Rows from a dataset -
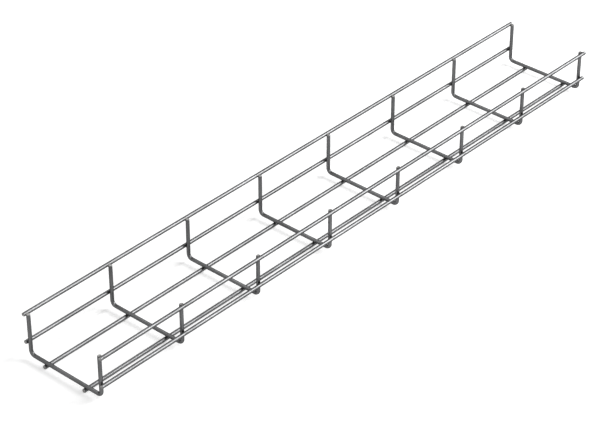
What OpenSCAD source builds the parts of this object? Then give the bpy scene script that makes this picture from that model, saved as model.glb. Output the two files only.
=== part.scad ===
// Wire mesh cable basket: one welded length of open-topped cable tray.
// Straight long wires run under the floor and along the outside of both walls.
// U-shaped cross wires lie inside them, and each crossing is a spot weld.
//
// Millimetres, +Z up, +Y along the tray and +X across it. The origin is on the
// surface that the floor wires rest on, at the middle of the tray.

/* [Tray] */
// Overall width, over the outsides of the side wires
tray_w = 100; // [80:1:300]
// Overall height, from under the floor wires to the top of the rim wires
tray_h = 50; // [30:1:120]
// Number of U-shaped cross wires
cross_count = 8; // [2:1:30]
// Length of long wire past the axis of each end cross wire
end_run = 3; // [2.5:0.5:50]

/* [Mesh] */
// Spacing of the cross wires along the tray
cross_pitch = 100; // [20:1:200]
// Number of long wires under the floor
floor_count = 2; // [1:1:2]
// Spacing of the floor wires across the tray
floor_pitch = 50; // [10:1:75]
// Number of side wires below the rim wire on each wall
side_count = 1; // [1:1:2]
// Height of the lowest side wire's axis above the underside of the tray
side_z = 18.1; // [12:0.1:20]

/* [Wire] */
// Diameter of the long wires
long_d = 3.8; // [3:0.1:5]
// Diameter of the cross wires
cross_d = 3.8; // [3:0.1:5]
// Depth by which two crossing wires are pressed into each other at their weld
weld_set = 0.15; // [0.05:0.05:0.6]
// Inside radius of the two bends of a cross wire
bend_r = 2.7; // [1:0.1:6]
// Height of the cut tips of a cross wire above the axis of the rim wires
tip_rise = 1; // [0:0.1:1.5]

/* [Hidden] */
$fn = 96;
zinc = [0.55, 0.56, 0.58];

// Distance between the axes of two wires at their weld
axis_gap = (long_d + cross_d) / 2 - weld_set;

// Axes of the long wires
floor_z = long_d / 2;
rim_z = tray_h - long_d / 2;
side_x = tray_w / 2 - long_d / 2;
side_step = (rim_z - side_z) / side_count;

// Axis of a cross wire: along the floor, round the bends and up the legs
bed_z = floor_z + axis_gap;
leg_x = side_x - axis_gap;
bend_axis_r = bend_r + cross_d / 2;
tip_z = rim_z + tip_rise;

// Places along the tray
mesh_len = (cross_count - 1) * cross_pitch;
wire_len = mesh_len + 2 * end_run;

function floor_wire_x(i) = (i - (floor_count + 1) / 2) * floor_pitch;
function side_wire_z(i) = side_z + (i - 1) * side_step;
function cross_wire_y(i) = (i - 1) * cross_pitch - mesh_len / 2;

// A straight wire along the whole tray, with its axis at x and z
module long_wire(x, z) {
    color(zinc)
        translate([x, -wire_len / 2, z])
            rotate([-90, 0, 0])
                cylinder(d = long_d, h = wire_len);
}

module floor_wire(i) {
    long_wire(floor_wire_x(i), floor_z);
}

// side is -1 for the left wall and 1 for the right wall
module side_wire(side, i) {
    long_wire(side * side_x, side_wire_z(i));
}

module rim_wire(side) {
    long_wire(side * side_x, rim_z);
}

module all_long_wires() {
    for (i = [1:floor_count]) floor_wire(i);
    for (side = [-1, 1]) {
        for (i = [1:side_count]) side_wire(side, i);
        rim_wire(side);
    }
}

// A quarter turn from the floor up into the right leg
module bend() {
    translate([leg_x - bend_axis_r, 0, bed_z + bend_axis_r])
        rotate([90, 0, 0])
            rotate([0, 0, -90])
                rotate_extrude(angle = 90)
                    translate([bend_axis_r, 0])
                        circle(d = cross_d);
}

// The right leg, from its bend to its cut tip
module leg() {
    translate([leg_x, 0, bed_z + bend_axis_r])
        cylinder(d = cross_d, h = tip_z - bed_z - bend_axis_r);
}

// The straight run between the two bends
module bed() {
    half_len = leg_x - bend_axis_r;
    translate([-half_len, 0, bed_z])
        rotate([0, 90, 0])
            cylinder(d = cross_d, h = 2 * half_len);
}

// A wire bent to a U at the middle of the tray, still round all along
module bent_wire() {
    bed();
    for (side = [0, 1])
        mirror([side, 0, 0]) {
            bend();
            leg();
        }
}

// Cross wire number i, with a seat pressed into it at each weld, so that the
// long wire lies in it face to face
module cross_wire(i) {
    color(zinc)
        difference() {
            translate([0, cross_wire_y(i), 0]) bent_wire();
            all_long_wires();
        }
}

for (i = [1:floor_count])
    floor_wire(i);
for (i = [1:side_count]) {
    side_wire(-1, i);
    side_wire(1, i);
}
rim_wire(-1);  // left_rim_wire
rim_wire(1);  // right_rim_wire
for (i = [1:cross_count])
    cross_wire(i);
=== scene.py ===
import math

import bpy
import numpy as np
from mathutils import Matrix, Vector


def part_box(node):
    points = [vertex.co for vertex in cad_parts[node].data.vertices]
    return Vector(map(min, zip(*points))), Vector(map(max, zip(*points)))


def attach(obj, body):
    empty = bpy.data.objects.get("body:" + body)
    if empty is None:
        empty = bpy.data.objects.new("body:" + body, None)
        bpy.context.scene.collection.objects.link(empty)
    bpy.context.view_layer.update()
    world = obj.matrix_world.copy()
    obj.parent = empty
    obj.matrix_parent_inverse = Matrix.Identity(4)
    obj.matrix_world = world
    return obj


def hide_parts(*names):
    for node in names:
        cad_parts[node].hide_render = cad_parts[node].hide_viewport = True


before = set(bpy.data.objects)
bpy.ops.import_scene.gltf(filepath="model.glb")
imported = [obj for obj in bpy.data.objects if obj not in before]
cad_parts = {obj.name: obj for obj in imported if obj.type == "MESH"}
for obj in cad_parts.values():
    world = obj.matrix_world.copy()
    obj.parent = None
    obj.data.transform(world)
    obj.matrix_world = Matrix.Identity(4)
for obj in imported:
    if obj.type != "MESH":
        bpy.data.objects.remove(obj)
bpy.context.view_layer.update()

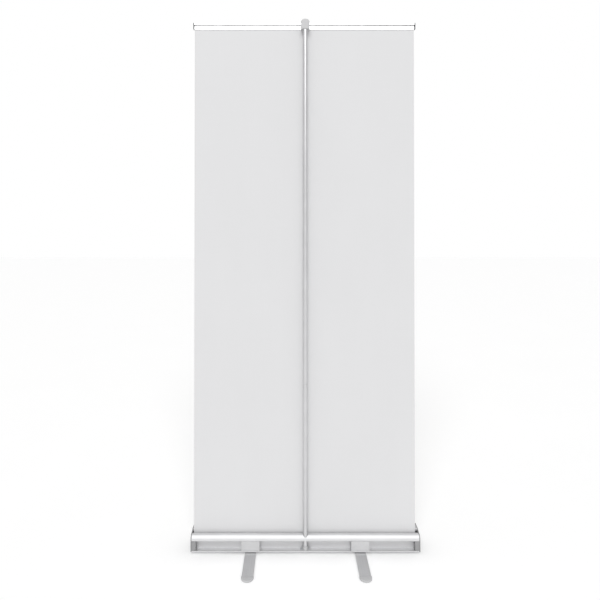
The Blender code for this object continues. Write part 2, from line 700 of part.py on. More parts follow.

What the exercise asks - Reproduce all data above, unchanged.

Solution -
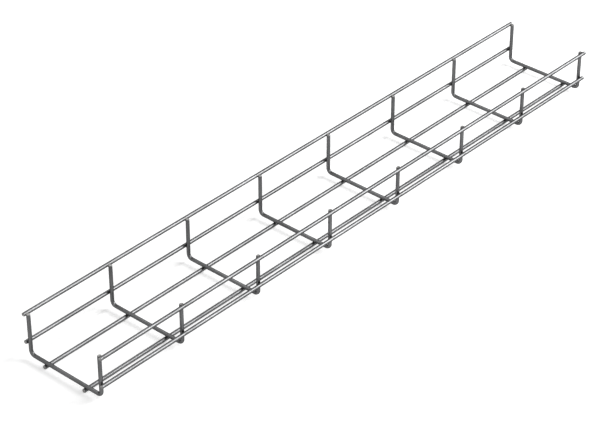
What OpenSCAD source builds the parts of this object? Then give the bpy scene script that makes this picture from that model, saved as model.glb. Output the two files only.
=== part.scad ===
// Wire mesh cable basket: one welded length of open-topped cable tray.
// Straight long wires run under the floor and along the outside of both walls.
// U-shaped cross wires lie inside them, and each crossing is a spot weld.
//
// Millimetres, +Z up, +Y along the tray and +X across it. The origin is on the
// surface that the floor wires rest on, at the middle of the tray.

/* [Tray] */
// Overall width, over the outsides of the side wires
tray_w = 100; // [80:1:300]
// Overall height, from under the floor wires to the top of the rim wires
tray_h = 50; // [30:1:120]
// Number of U-shaped cross wires
cross_count = 8; // [2:1:30]
// Length of long wire past the axis of each end cross wire
end_run = 3; // [2.5:0.5:50]

/* [Mesh] */
// Spacing of the cross wires along the tray
cross_pitch = 100; // [20:1:200]
// Number of long wires under the floor
floor_count = 2; // [1:1:2]
// Spacing of the floor wires across the tray
floor_pitch = 50; // [10:1:75]
// Number of side wires below the rim wire on each wall
side_count = 1; // [1:1:2]
// Height of the lowest side wire's axis above the underside of the tray
side_z = 18.1; // [12:0.1:20]

/* [Wire] */
// Diameter of the long wires
long_d = 3.8; // [3:0.1:5]
// Diameter of the cross wires
cross_d = 3.8; // [3:0.1:5]
// Depth by which two crossing wires are pressed into each other at their weld
weld_set = 0.15; // [0.05:0.05:0.6]
// Inside radius of the two bends of a cross wire
bend_r = 2.7; // [1:0.1:6]
// Height of the cut tips of a cross wire above the axis of the rim wires
tip_rise = 1; // [0:0.1:1.5]

/* [Hidden] */
$fn = 96;
zinc = [0.55, 0.56, 0.58];

// Distance between the axes of two wires at their weld
axis_gap = (long_d + cross_d) / 2 - weld_set;

// Axes of the long wires
floor_z = long_d / 2;
rim_z = tray_h - long_d / 2;
side_x = tray_w / 2 - long_d / 2;
side_step = (rim_z - side_z) / side_count;

// Axis of a cross wire: along the floor, round the bends and up the legs
bed_z = floor_z + axis_gap;
leg_x = side_x - axis_gap;
bend_axis_r = bend_r + cross_d / 2;
tip_z = rim_z + tip_rise;

// Places along the tray
mesh_len = (cross_count - 1) * cross_pitch;
wire_len = mesh_len + 2 * end_run;

function floor_wire_x(i) = (i - (floor_count + 1) / 2) * floor_pitch;
function side_wire_z(i) = side_z + (i - 1) * side_step;
function cross_wire_y(i) = (i - 1) * cross_pitch - mesh_len / 2;

// A straight wire along the whole tray, with its axis at x and z
module long_wire(x, z) {
    color(zinc)
        translate([x, -wire_len / 2, z])
            rotate([-90, 0, 0])
                cylinder(d = long_d, h = wire_len);
}

module floor_wire(i) {
    long_wire(floor_wire_x(i), floor_z);
}

// side is -1 for the left wall and 1 for the right wall
module side_wire(side, i) {
    long_wire(side * side_x, side_wire_z(i));
}

module rim_wire(side) {
    long_wire(side * side_x, rim_z);
}

module all_long_wires() {
    for (i = [1:floor_count]) floor_wire(i);
    for (side = [-1, 1]) {
        for (i = [1:side_count]) side_wire(side, i);
        rim_wire(side);
    }
}

// A quarter turn from the floor up into the right leg
module bend() {
    translate([leg_x - bend_axis_r, 0, bed_z + bend_axis_r])
        rotate([90, 0, 0])
            rotate([0, 0, -90])
                rotate_extrude(angle = 90)
                    translate([bend_axis_r, 0])
                        circle(d = cross_d);
}

// The right leg, from its bend to its cut tip
module leg() {
    translate([leg_x, 0, bed_z + bend_axis_r])
        cylinder(d = cross_d, h = tip_z - bed_z - bend_axis_r);
}

// The straight run between the two bends
module bed() {
    half_len = leg_x - bend_axis_r;
    translate([-half_len, 0, bed_z])
        rotate([0, 90, 0])
            cylinder(d = cross_d, h = 2 * half_len);
}

// A wire bent to a U at the middle of the tray, still round all along
module bent_wire() {
    bed();
    for (side = [0, 1])
        mirror([side, 0, 0]) {
            bend();
            leg();
        }
}

// Cross wire number i, with a seat pressed into it at each weld, so that the
// long wire lies in it face to face
module cross_wire(i) {
    color(zinc)
        difference() {
            translate([0, cross_wire_y(i), 0]) bent_wire();
            all_long_wires();
        }
}

for (i = [1:floor_count])
    floor_wire(i);
for (i = [1:side_count]) {
    side_wire(-1, i);
    side_wire(1, i);
}
rim_wire(-1);  // left_rim_wire
rim_wire(1);  // right_rim_wire
for (i = [1:cross_count])
    cross_wire(i);
=== scene.py ===
import math

import bpy
import numpy as np
from mathutils import Matrix, Vector


def part_box(node):
    points = [vertex.co for vertex in cad_parts[node].data.vertices]
    return Vector(map(min, zip(*points))), Vector(map(max, zip(*points)))


def attach(obj, body):
    empty = bpy.data.objects.get("body:" + body)
    if empty is None:
        empty = bpy.data.objects.new("body:" + body, None)
        bpy.context.scene.collection.objects.link(empty)
    bpy.context.view_layer.update()
    world = obj.matrix_world.copy()
    obj.parent = empty
    obj.matrix_parent_inverse = Matrix.Identity(4)
    obj.matrix_world = world
    return obj


def hide_parts(*names):
    for node in names:
        cad_parts[node].hide_render = cad_parts[node].hide_viewport = True


before = set(bpy.data.objects)
bpy.ops.import_scene.gltf(filepath="model.glb")
imported = [obj for obj in bpy.data.objects if obj not in before]
cad_parts = {obj.name: obj for obj in imported if obj.type == "MESH"}
for obj in cad_parts.values():
    world = obj.matrix_world.copy()
    obj.parent = None
    obj.data.transform(world)
    obj.matrix_world = Matrix.Identity(4)
for obj in imported:
    if obj.type != "MESH":
        bpy.data.objects.remove(obj)
bpy.context.view_layer.update()

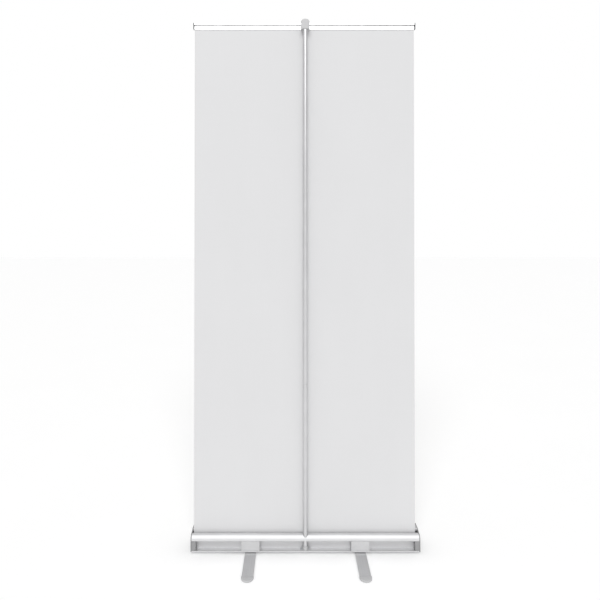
The Blender code for this object continues. Write part 2, from line 700 of part.py on. More parts follow.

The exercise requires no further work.